Papa disait toujours que la carrière était maudite, mais il se passait des choses atroces partout. Peut-être que Willet avait raison, que les malédictions n’existaient pas, qu’il y avait seulement de mauvaises gens qui commettaient des actes mauvais, ou des imbéciles qui faisaient des imbécillités. J’ai touché le galet de la carrière dans ma poche. Je l’avais apporté parce qu’il me faisait l’effet d’un lien avec l’endroit où tous nos ennuis avaient commencé, un rappel de ce que nous cherchions, un talisman ou une clé. C’était peut-être naïf de présupposer qu’un lieu spécifique était plus maléfique qu’un autre en ce monde. C’était peut-être le monde entier qui était dangereux.

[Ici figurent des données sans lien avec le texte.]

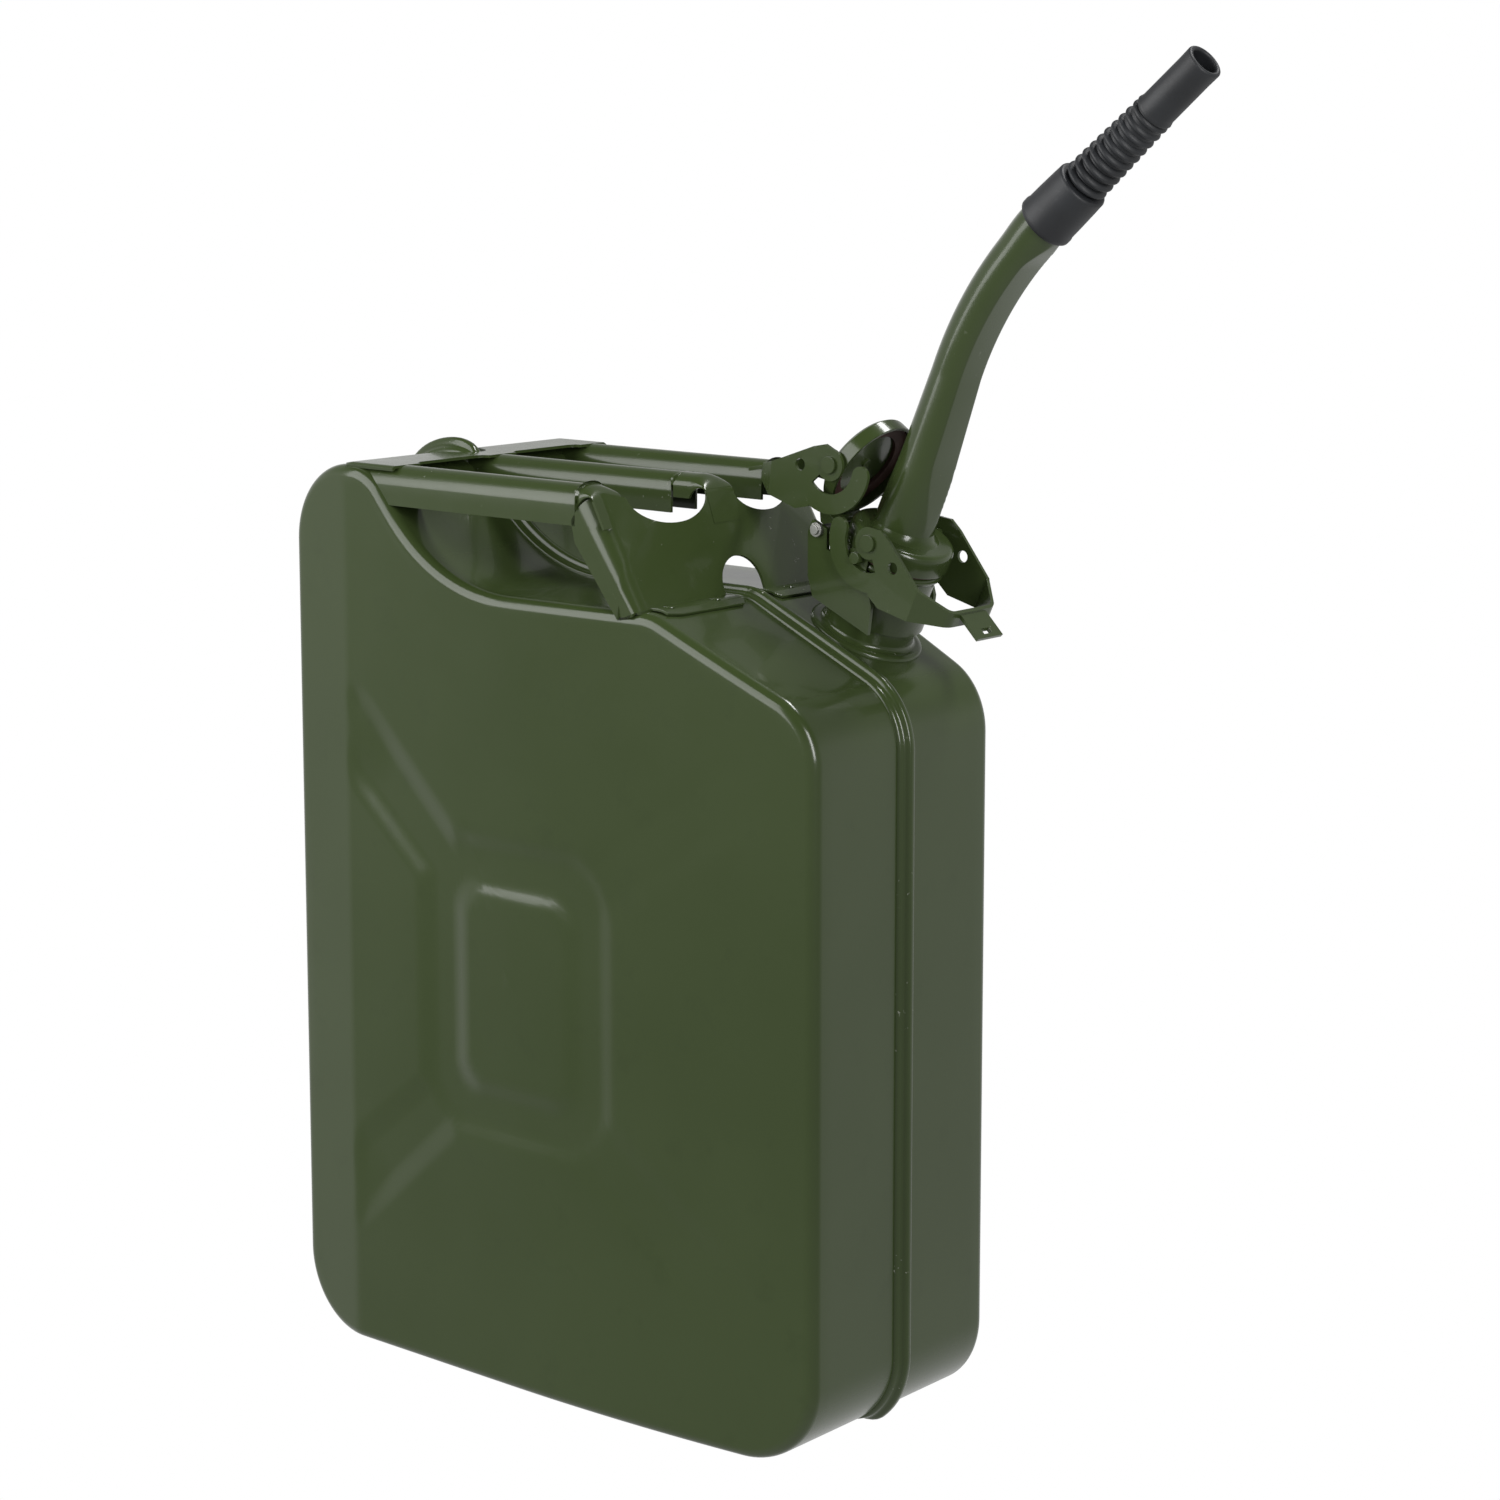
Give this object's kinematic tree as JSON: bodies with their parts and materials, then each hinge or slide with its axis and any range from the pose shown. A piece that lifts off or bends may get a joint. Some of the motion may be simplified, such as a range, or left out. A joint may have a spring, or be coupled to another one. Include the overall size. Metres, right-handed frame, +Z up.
{
  "type": "jerry can",
  "caption": "Pressed steel fuel can with a carrying handle, a flip-back lid and a clamped-on pouring spout with a flexible nozzle.",
  "frame": {"origin": "middle of the base, on the surface the can stands on", "axes": "+X along the can towards the filler and spout end, +Z up, Y through the can's thickness"},
  "size_m": [0.4942, 0.165, 0.6793],
  "materials": {
    "enamel": "glossy baked olive green enamel",
    "inner_steel": "bare steel, slightly dulled",
    "gasket": "dark red-brown fuel-proof rubber",
    "nozzle_plastic": "dark grey-black moulded plastic"
  },
  "bodies": {
    "can": {"shell_left": "enamel", "shell_right": "enamel", "seam": "enamel", "carry_handle": "enamel", "filler_neck": "enamel", "neck_flange": "enamel", "vent_tube": "inner_steel", "closure_yoke": "enamel", "yoke_lugs": "enamel", "lid_hinge_pin": "inner_steel", "spout_base": "enamel", "spout_gasket": "gasket", "spout_pivots": "enamel", "spout_tube": "enamel", "spout_bend": "enamel", "breather_tube": "inner_steel", "strainer": "inner_steel", "nozzle_sleeve": "nozzle_plastic", "nozzle_bellows": "nozzle_plastic"},
    "lid": {"lid_cap": "enamel", "lid_gasket": "gasket", "lid_retainer": "enamel", "lid_hinge_arm": "enamel", "lid_pivots": "enamel"},
    "lid_lever": {"lid_lever": "enamel"},
    "spout_lever": {"spout_lever": "enamel"},
    "nozzle_outlet": {"nozzle_outlet": "nozzle_plastic"}
  },
  "joints": [
    {"name": "lid_hinge", "type": "hinge", "parent": "can", "child": "lid", "pos_m": [0.10801, 0.038, 0.4457], "axis": [0, -1, 0], "range_deg": [-3, 8]},
    {"name": "lid_lever_pivot", "type": "hinge", "parent": "lid", "child": "lid_lever", "pos_m": [0.11757, 0.038, 0.47842], "axis": [0, -1, 0], "range_deg": [-60, 4]},
    {"name": "spout_lever_pivot", "type": "hinge", "parent": "can", "child": "spout_lever", "pos_m": [0.1419, 0.038, 0.44197], "axis": [0, -1, 0], "range_deg": [0, 85]},
    {"name": "nozzle_bend", "type": "hinge", "parent": "can", "child": "nozzle_outlet", "pos_m": [0.26434, 0.038, 0.63249], "axis": [0, 1, 0], "range_deg": [-20, 20], "deforming": ["nozzle_bellows"]}
  ]
}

Côté sud du magasin, une demi-douzaine d’hommes bavardaient assis sous un porche en bois gris. Ils contemplaient l’horizon en inventant des histoires pour Dieu et pour eux-mêmes. Je suis persuadée que si les hommes s’assoient côte à côte sur les tabourets de bar, s’ils se tiennent au coude à coude quand ils pêchent, c’est parce que les mensonges coulent plus facilement dans cette configuration. Les femmes sont différentes, je l’avais appris en travaillant avec mamie Clem. Les femmes préfèrent vous regarder dans les yeux quand elles vous mentent.


On ne peut jamais sauver une autre personne de son deuil. Je n’aurais pas dû essayer. Le temps est la seule chose qui rende le deuil supportable, non parce qu’il vous fait oublier, mais parce qu’on apprend à vivre avec l’absence. Elle devient une partie de nous.